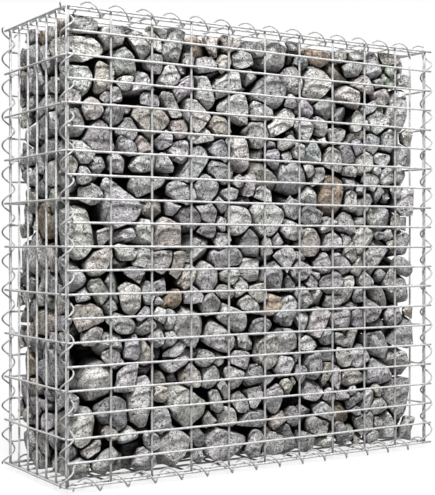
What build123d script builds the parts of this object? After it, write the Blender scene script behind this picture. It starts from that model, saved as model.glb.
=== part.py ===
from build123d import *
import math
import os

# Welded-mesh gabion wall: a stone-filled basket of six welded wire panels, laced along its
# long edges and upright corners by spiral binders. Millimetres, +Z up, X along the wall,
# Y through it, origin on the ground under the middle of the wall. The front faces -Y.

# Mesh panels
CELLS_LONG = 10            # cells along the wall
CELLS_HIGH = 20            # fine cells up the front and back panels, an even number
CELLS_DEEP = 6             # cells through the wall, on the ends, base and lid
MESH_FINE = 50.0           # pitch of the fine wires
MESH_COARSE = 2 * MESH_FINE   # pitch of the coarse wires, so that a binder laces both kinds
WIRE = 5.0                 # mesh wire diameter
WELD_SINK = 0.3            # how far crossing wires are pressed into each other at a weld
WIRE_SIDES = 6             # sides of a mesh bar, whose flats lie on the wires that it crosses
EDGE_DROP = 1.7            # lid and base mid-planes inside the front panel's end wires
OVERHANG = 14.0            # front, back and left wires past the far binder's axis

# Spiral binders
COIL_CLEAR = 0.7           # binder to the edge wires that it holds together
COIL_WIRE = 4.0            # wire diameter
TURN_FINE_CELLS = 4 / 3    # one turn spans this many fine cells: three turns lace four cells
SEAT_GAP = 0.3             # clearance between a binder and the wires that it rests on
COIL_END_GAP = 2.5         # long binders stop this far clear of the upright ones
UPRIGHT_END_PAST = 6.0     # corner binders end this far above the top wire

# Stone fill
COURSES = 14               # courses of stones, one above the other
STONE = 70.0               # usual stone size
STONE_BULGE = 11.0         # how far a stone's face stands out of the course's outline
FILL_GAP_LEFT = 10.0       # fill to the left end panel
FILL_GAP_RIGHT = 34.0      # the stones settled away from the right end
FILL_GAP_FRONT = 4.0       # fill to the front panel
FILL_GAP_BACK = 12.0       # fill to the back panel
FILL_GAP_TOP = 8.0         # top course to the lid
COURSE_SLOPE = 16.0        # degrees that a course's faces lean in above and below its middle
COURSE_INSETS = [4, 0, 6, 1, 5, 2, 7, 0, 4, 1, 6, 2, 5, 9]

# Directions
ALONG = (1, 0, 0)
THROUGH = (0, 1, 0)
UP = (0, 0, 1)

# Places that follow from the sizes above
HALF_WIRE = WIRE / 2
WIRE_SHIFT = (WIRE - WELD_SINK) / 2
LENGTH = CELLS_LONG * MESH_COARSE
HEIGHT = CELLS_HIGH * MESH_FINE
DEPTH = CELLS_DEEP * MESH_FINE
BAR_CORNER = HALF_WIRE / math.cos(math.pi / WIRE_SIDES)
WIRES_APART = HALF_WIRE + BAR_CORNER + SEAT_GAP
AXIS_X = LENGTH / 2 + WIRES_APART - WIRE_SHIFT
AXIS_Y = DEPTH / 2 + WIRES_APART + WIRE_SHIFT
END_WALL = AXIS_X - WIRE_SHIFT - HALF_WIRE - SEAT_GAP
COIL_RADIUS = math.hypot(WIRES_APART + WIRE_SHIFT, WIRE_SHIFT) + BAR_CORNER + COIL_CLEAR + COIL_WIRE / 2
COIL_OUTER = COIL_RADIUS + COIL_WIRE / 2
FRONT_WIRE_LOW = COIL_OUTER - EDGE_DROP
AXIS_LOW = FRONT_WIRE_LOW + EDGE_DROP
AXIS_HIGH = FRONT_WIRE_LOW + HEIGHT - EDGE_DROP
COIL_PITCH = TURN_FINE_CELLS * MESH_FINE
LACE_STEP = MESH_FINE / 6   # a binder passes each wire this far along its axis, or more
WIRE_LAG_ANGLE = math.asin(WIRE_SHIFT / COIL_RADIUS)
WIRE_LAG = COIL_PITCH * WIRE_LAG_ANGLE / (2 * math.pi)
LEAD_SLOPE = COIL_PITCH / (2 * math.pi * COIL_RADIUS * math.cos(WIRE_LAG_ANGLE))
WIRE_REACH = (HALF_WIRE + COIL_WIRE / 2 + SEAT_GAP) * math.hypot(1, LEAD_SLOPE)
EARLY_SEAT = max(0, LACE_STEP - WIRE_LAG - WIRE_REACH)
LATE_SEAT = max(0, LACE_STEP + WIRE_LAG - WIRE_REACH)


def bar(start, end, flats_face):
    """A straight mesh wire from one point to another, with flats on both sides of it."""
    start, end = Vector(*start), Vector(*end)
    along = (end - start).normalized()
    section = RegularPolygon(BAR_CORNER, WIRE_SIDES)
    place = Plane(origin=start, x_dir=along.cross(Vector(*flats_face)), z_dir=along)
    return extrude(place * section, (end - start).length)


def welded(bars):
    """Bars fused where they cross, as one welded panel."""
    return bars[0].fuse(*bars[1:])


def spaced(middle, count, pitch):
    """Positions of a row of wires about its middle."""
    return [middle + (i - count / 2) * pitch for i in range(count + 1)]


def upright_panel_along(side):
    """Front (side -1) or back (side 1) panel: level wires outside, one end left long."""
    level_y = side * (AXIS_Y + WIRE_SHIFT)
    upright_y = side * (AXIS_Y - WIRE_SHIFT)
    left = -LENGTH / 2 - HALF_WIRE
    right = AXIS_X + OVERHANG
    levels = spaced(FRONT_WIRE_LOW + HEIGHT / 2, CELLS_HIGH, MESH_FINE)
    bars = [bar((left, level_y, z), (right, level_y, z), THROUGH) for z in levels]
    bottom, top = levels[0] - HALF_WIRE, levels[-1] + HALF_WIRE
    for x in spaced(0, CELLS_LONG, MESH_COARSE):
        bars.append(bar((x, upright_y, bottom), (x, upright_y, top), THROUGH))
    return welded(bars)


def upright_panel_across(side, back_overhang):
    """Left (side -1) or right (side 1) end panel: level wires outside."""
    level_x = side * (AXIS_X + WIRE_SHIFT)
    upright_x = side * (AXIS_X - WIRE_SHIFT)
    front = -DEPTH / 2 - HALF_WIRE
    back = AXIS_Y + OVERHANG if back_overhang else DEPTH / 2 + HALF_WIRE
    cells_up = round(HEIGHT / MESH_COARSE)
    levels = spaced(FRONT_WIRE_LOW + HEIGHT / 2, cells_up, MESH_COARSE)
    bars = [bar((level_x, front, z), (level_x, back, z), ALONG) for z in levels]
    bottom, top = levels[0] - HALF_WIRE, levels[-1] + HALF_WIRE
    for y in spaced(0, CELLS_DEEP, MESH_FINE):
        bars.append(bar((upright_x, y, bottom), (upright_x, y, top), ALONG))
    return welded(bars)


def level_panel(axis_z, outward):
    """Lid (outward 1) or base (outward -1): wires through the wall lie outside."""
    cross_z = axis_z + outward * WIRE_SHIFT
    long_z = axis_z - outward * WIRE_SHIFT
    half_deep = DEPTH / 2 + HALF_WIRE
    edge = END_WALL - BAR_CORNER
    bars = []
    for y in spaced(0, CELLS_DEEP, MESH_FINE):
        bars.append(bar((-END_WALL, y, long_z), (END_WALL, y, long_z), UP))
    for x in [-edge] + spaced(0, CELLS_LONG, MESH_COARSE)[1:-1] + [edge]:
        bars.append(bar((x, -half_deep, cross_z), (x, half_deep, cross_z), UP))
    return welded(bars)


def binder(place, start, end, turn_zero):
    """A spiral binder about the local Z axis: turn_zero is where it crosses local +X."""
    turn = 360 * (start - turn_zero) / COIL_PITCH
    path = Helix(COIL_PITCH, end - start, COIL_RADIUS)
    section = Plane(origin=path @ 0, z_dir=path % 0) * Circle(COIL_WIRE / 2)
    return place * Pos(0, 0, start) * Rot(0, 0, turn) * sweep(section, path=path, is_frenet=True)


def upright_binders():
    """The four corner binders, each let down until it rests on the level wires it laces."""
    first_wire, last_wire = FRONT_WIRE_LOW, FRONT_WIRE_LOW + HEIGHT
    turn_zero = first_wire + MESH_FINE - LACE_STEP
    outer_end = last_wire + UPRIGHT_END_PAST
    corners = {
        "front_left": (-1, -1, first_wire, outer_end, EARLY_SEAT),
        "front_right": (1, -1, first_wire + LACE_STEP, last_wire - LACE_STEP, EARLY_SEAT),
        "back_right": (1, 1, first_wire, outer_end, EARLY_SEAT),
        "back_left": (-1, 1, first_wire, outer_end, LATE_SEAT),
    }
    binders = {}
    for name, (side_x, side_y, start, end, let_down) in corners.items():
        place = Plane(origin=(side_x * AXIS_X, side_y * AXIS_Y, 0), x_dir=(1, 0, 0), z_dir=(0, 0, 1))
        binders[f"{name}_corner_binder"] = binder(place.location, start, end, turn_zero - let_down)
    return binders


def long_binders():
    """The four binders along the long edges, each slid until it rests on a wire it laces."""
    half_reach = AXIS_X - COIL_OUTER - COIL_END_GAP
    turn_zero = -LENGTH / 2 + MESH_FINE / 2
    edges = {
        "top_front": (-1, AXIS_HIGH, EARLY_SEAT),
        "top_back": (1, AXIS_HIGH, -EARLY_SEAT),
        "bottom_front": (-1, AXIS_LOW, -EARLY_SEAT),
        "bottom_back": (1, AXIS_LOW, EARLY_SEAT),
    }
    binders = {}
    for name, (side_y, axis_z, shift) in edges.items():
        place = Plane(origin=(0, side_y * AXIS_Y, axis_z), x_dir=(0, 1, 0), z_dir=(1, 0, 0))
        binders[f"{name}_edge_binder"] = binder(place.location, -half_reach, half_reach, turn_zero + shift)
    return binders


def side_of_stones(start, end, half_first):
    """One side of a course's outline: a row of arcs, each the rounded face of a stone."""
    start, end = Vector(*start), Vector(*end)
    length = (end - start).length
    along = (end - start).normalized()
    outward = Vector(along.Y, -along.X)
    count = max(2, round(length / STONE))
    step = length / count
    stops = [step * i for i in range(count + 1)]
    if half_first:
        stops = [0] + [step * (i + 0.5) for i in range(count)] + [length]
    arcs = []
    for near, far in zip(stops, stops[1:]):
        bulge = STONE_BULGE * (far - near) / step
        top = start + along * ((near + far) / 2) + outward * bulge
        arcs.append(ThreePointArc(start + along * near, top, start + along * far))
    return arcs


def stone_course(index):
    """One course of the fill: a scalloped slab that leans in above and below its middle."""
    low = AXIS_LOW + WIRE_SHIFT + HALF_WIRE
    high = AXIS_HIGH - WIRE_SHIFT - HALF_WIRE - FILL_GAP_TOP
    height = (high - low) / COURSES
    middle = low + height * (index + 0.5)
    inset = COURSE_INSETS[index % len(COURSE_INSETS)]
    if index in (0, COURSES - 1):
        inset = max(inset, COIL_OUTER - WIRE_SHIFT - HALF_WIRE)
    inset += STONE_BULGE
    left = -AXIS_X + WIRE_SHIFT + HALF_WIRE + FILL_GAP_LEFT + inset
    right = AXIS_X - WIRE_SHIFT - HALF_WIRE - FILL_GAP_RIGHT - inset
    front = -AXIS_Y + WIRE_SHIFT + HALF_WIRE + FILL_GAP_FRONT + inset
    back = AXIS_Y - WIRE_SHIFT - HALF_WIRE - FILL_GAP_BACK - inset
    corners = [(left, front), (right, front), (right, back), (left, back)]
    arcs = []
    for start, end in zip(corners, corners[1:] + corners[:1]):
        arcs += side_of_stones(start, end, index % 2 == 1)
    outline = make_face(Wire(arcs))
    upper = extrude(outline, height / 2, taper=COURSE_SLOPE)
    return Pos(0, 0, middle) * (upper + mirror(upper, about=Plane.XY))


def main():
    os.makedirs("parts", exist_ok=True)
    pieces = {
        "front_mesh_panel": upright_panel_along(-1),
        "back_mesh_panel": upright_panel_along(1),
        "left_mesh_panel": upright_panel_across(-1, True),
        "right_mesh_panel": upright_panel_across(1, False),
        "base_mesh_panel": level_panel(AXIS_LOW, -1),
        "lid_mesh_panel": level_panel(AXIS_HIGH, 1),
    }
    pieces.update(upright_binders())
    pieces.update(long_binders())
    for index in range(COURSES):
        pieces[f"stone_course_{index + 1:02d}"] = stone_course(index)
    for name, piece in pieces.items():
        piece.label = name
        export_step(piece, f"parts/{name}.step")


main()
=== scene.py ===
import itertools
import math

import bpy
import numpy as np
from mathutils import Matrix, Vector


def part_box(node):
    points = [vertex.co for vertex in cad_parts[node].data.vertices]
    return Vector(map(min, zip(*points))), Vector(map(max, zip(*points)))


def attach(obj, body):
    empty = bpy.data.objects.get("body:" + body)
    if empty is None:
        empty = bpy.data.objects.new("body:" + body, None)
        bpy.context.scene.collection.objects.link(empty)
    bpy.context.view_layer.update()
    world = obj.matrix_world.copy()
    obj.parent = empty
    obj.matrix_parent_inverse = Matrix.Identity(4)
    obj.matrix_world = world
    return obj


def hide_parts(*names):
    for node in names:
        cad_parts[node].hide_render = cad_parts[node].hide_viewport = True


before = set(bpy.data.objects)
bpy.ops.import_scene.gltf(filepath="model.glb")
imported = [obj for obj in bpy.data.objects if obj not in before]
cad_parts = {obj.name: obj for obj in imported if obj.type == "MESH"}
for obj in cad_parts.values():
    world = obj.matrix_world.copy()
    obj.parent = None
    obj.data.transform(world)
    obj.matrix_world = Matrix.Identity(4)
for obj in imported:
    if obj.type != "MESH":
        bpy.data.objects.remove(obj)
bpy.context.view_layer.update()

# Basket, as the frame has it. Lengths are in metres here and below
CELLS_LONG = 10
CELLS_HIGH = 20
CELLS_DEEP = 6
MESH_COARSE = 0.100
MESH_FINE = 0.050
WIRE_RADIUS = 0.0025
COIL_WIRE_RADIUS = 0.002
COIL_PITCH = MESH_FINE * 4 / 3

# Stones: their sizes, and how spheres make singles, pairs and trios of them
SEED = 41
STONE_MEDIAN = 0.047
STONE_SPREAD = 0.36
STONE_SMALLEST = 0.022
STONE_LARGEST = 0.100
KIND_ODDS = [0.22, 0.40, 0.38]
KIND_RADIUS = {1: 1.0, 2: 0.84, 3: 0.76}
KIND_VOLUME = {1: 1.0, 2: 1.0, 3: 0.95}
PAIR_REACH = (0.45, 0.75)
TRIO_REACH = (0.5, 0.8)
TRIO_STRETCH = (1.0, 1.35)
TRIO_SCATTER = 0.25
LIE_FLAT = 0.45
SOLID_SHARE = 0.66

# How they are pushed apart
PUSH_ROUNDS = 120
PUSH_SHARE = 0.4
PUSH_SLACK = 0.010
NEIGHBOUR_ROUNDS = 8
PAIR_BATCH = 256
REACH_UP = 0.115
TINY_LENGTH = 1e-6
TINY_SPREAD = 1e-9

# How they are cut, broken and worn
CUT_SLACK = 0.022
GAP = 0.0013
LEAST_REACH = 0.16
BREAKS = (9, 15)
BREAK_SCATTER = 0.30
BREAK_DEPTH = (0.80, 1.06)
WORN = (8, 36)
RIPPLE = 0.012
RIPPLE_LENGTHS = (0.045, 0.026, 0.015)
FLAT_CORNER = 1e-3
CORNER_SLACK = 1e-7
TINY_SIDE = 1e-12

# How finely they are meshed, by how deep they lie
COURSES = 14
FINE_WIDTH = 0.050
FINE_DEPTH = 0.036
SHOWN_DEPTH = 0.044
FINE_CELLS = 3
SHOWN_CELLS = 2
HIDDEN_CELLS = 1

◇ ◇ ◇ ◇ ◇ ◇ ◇

From the first line of the data through the line with "# Y through", quote each line exactly and add nothing else.

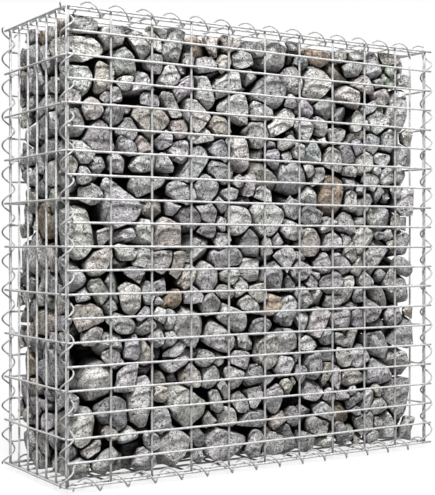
What build123d script builds the parts of this object? After it, write the Blender scene script behind this picture. It starts from that model, saved as model.glb.
=== part.py ===
from build123d import *
import math
import os

# Welded-mesh gabion wall: a stone-filled basket of six welded wire panels, laced along its
# long edges and upright corners by spiral binders. Millimetres, +Z up, X along the wall,
# Y through it, origin on the ground under the middle of the wall. The front faces -Y.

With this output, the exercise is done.